Below are the records. Gather each line that holds "shown".

■ INPUT FOR THIS TASK:
>>>>

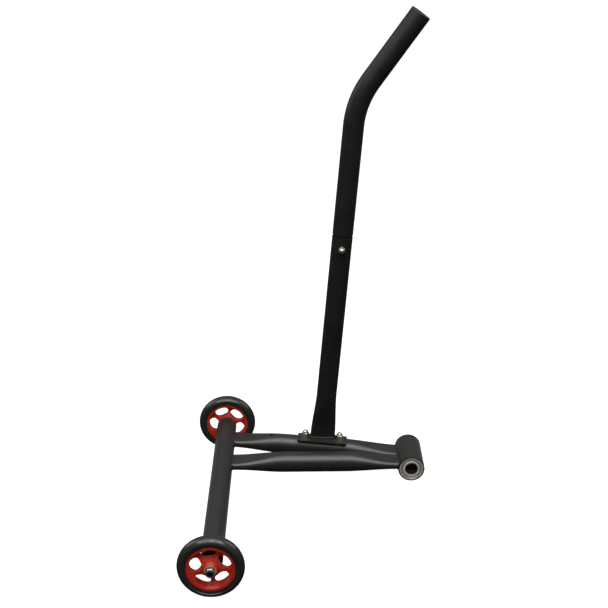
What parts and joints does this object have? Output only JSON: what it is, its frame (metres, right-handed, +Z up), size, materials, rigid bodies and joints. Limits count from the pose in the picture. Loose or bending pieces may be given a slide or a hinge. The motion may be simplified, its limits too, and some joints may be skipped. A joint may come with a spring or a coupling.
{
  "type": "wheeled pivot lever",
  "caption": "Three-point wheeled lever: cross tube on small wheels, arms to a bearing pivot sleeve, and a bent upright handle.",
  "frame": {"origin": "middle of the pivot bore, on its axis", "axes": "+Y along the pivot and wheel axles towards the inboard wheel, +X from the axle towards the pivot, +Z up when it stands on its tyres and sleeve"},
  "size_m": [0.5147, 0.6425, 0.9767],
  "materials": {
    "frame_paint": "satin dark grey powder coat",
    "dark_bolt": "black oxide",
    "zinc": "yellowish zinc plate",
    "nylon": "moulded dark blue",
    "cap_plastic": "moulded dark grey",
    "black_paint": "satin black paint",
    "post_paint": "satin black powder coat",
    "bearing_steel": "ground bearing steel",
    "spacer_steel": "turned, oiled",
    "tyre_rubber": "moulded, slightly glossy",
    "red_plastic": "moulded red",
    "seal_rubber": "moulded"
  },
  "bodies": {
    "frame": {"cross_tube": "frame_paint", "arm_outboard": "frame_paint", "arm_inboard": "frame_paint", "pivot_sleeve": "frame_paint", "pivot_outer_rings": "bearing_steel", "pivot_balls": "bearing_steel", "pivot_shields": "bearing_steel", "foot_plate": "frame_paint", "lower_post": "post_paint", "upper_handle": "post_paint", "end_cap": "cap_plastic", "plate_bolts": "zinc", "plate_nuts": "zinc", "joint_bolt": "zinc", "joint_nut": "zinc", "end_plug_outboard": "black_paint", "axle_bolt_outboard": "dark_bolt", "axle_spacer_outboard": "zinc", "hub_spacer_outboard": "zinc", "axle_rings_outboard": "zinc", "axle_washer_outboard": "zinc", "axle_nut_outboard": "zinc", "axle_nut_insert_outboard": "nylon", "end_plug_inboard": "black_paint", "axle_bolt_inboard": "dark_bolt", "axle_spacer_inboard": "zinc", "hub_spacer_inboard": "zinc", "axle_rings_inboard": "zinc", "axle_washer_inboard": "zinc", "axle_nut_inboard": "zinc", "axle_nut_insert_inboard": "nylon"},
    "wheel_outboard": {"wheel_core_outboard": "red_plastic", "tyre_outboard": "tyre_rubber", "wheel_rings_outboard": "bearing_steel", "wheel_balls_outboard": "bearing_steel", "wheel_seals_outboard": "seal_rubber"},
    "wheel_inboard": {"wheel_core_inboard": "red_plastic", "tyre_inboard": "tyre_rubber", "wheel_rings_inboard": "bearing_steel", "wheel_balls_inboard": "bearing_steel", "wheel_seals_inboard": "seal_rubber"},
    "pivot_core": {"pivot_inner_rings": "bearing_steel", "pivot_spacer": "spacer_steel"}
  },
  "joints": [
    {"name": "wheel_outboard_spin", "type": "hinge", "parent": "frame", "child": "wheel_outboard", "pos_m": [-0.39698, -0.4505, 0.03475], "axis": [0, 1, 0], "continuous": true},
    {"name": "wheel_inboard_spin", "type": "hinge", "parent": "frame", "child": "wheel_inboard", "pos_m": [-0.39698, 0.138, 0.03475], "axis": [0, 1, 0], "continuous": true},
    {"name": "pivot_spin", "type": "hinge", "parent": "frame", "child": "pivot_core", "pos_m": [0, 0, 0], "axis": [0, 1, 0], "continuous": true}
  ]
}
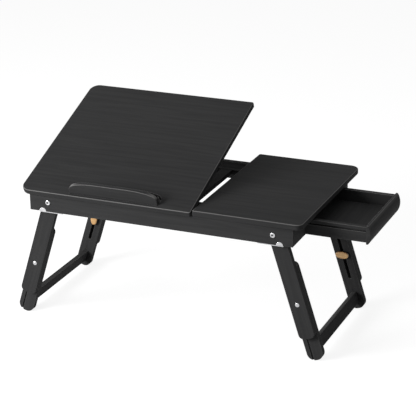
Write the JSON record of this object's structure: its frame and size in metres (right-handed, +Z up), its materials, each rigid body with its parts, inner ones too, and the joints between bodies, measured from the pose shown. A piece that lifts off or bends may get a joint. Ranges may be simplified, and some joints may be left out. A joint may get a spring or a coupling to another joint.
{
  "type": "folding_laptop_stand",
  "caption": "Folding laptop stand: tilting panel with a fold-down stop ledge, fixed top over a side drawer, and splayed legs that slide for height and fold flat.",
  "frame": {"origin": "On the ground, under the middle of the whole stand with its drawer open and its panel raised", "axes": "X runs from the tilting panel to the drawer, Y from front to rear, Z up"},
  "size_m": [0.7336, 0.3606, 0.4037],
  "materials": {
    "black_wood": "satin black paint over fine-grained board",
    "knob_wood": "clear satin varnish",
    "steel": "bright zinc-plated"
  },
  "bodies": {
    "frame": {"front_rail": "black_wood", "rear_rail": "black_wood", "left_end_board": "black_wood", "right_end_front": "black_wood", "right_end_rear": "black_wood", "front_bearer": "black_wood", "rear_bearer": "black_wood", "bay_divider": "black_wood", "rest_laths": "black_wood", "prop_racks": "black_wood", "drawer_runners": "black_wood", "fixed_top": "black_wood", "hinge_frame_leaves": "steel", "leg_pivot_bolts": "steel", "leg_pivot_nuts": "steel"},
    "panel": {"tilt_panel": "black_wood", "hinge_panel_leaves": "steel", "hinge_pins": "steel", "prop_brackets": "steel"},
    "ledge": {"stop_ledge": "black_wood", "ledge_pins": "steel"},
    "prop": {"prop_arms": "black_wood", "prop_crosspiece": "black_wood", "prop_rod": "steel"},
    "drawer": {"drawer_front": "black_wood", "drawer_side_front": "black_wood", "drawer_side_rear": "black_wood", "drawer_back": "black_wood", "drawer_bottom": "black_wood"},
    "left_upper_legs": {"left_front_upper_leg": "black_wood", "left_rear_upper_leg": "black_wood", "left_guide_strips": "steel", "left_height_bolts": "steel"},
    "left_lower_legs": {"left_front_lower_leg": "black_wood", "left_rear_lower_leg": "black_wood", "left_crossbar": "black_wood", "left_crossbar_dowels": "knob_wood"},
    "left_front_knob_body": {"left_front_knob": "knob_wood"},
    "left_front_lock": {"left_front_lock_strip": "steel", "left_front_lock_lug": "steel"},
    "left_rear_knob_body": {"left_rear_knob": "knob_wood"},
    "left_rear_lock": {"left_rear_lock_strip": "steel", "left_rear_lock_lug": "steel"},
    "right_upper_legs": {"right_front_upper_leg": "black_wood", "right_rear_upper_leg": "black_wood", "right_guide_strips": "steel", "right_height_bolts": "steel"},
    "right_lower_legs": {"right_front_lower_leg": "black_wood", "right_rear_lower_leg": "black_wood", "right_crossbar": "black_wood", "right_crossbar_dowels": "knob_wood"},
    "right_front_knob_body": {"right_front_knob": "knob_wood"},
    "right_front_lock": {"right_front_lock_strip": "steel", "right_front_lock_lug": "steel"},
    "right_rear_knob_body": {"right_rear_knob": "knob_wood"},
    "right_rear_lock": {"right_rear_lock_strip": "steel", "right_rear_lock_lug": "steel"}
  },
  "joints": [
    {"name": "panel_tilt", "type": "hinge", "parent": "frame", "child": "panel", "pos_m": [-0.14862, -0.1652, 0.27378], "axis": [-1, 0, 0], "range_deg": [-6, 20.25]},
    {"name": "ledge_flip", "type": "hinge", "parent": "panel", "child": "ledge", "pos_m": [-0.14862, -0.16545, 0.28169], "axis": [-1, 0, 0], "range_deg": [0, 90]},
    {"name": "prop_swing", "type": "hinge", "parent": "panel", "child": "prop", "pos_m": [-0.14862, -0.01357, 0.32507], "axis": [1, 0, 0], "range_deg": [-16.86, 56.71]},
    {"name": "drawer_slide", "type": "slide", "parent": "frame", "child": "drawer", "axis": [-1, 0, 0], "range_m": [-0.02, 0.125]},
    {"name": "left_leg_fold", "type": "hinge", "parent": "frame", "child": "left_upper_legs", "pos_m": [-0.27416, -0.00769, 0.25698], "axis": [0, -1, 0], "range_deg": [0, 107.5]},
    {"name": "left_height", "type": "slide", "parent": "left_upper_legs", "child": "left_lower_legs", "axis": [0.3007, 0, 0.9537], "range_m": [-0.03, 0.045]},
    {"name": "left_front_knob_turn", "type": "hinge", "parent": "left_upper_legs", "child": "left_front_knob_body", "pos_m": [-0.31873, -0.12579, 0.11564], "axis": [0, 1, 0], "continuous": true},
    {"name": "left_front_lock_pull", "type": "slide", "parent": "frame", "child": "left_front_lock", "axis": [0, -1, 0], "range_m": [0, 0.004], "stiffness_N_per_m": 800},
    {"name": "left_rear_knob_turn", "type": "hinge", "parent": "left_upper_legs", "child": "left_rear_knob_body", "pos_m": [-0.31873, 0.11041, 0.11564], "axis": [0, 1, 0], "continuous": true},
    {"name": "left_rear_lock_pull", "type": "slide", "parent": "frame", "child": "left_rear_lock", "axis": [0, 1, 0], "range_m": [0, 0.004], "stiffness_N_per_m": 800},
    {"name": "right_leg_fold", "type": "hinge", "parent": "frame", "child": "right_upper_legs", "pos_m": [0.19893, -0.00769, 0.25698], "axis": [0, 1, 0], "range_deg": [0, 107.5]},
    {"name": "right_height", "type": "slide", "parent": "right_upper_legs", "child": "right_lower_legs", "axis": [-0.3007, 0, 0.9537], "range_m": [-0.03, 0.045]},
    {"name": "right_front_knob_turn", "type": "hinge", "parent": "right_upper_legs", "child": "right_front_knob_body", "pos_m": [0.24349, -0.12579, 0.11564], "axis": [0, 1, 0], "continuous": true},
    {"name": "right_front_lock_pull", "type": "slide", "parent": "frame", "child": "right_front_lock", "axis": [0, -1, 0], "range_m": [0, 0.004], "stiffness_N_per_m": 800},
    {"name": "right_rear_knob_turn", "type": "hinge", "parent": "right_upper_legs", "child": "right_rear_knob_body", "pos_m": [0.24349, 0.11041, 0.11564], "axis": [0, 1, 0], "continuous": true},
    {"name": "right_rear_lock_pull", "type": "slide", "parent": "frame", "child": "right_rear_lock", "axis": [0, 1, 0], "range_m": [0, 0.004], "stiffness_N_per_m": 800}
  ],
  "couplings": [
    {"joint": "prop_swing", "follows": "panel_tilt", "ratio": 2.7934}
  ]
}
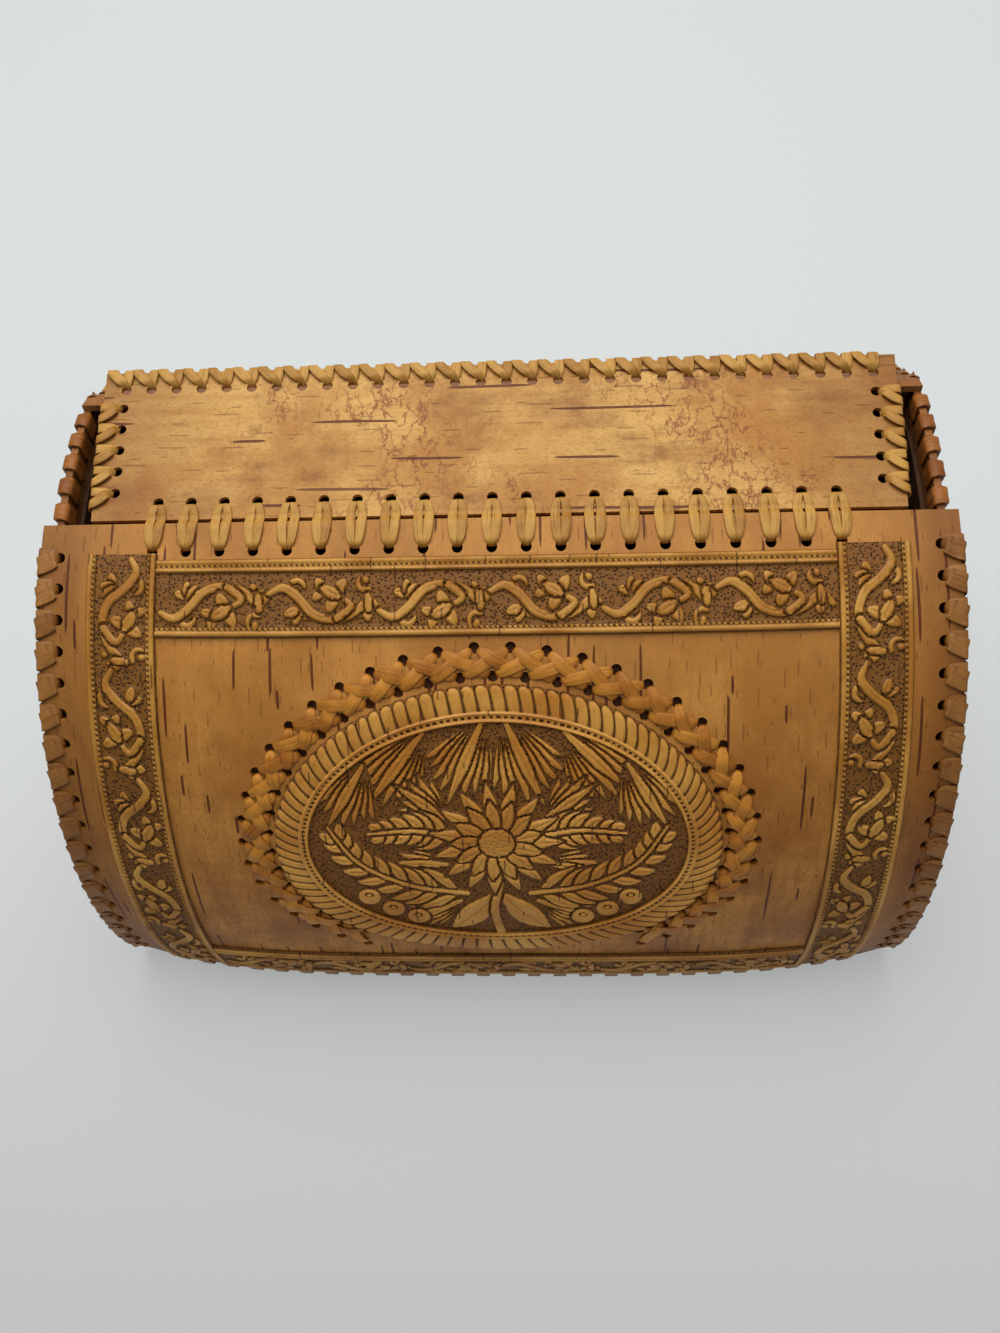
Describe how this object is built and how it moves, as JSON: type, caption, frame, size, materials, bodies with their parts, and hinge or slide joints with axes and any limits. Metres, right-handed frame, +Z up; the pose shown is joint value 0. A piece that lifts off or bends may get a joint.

<<<<

■ RESPONSE TO THIS TASK:
Write the JSON record of this object's structure: its frame and size in metres (right-handed, +Z up), its materials, each rigid body with its parts, inner ones too, and the joints between bodies, measured from the pose shown. A piece that lifts off or bends may get a joint. Ranges may be simplified, and some joints may be left out. A joint may get a spring or a coupling to another joint.
Describe how this object is built and how it moves, as JSON: type, caption, frame, size, materials, bodies with their parts, and hinge or slide joints with axes and any limits. Metres, right-handed frame, +Z up; the pose shown is joint value 0. A piece that lifts off or bends may get a joint.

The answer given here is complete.